[Scripts that build objects]
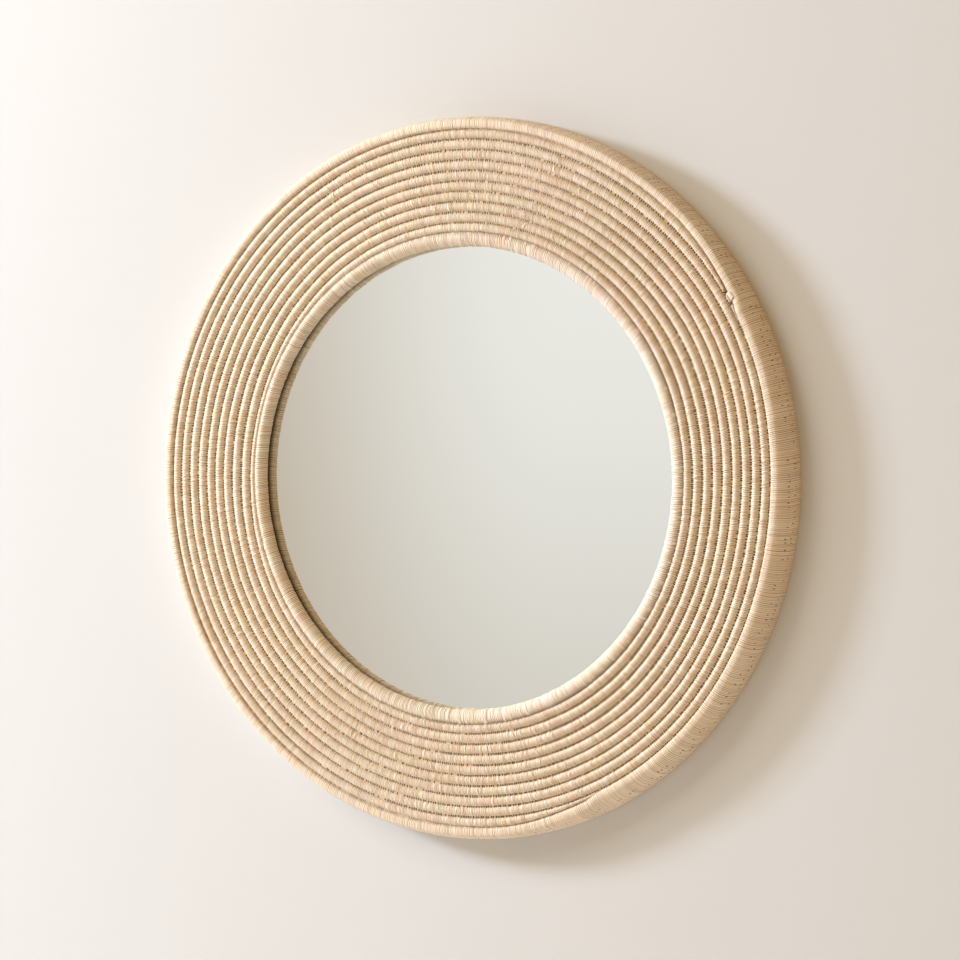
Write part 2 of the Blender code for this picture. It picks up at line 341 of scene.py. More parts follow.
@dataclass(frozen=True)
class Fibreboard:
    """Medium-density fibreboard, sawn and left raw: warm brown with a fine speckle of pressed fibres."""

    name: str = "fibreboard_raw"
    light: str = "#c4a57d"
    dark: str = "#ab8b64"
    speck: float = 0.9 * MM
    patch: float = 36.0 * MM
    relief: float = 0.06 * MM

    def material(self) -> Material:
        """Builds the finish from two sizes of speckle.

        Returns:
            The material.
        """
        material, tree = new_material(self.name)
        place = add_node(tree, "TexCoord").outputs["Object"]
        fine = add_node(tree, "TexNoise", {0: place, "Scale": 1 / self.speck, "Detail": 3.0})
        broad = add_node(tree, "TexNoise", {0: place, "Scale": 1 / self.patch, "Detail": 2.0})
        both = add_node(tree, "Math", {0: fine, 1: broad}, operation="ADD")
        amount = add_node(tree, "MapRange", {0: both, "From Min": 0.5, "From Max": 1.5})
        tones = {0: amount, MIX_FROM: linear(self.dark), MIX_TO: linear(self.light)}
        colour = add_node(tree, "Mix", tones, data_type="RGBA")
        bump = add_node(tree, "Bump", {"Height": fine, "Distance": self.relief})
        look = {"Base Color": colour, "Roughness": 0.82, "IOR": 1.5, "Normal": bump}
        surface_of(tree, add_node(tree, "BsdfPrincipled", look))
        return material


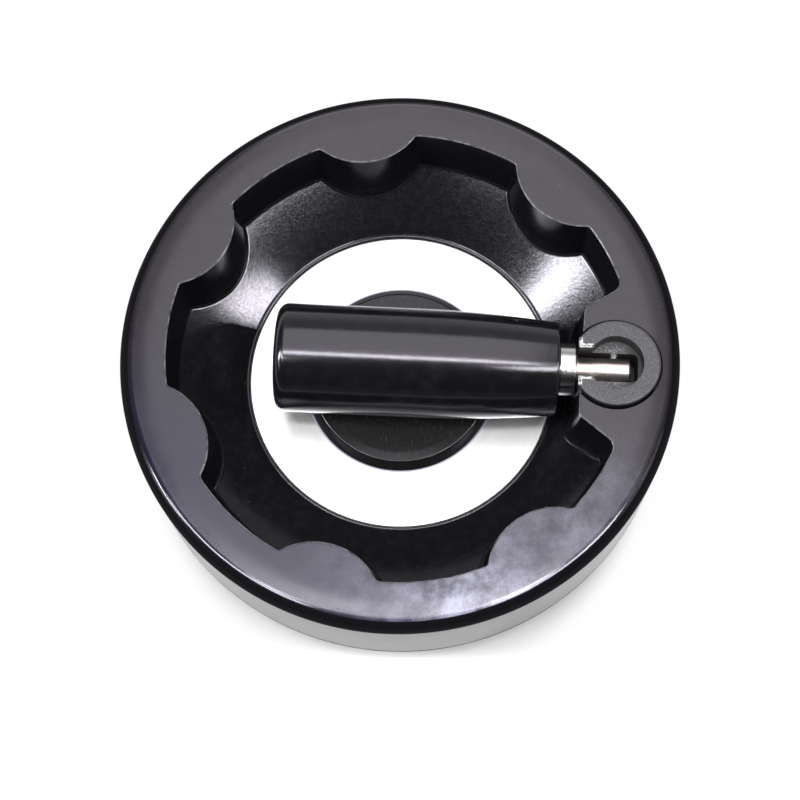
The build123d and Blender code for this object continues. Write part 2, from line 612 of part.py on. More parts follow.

Aim:
Repeat each entry word for word.

Correct result:
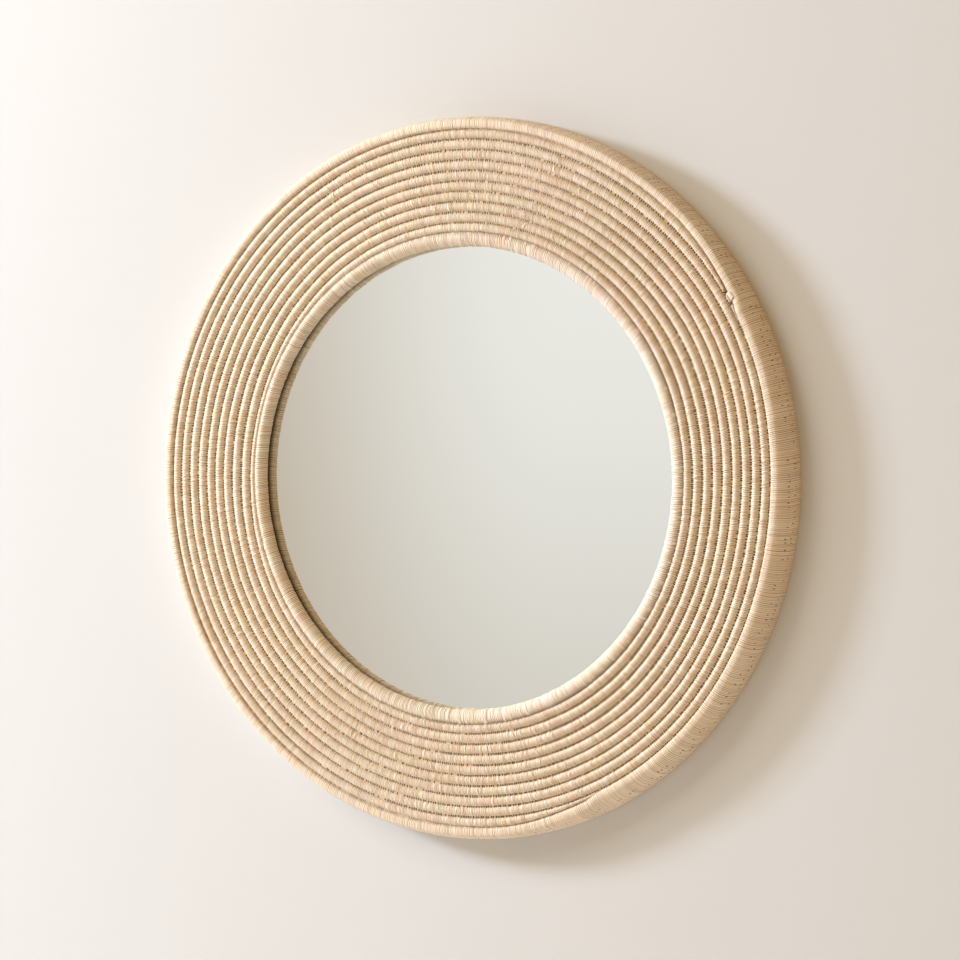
Write part 2 of the Blender code for this picture. It picks up at line 341 of scene.py. More parts follow.
@dataclass(frozen=True)
class Fibreboard:
    """Medium-density fibreboard, sawn and left raw: warm brown with a fine speckle of pressed fibres."""

    name: str = "fibreboard_raw"
    light: str = "#c4a57d"
    dark: str = "#ab8b64"
    speck: float = 0.9 * MM
    patch: float = 36.0 * MM
    relief: float = 0.06 * MM

    def material(self) -> Material:
        """Builds the finish from two sizes of speckle.

        Returns:
            The material.
        """
        material, tree = new_material(self.name)
        place = add_node(tree, "TexCoord").outputs["Object"]
        fine = add_node(tree, "TexNoise", {0: place, "Scale": 1 / self.speck, "Detail": 3.0})
        broad = add_node(tree, "TexNoise", {0: place, "Scale": 1 / self.patch, "Detail": 2.0})
        both = add_node(tree, "Math", {0: fine, 1: broad}, operation="ADD")
        amount = add_node(tree, "MapRange", {0: both, "From Min": 0.5, "From Max": 1.5})
        tones = {0: amount, MIX_FROM: linear(self.dark), MIX_TO: linear(self.light)}
        colour = add_node(tree, "Mix", tones, data_type="RGBA")
        bump = add_node(tree, "Bump", {"Height": fine, "Distance": self.relief})
        look = {"Base Color": colour, "Roughness": 0.82, "IOR": 1.5, "Normal": bump}
        surface_of(tree, add_node(tree, "BsdfPrincipled", look))
        return material


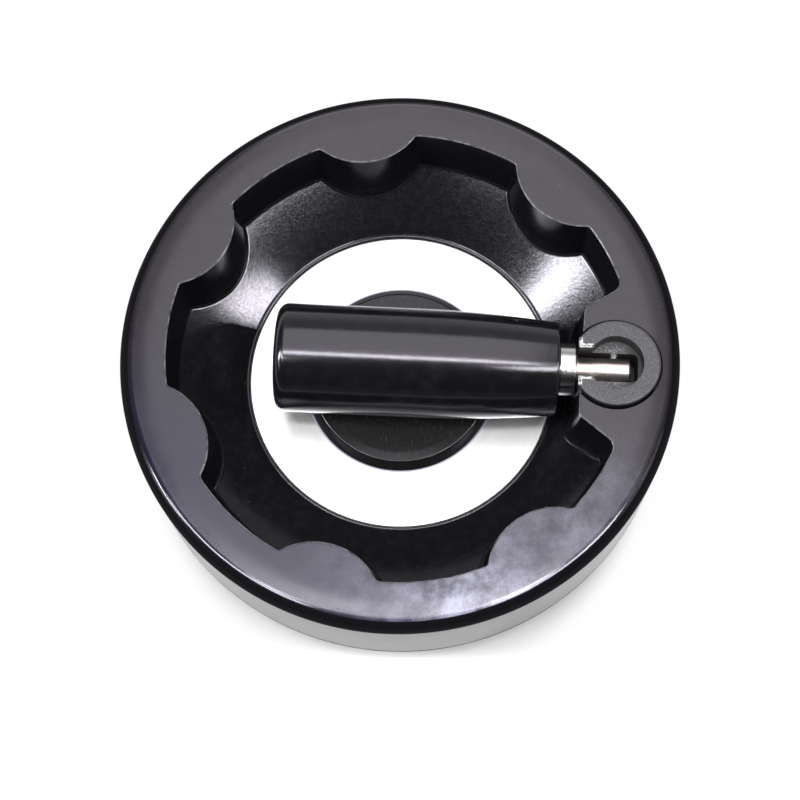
The build123d and Blender code for this object continues. Write part 2, from line 612 of part.py on. More parts follow.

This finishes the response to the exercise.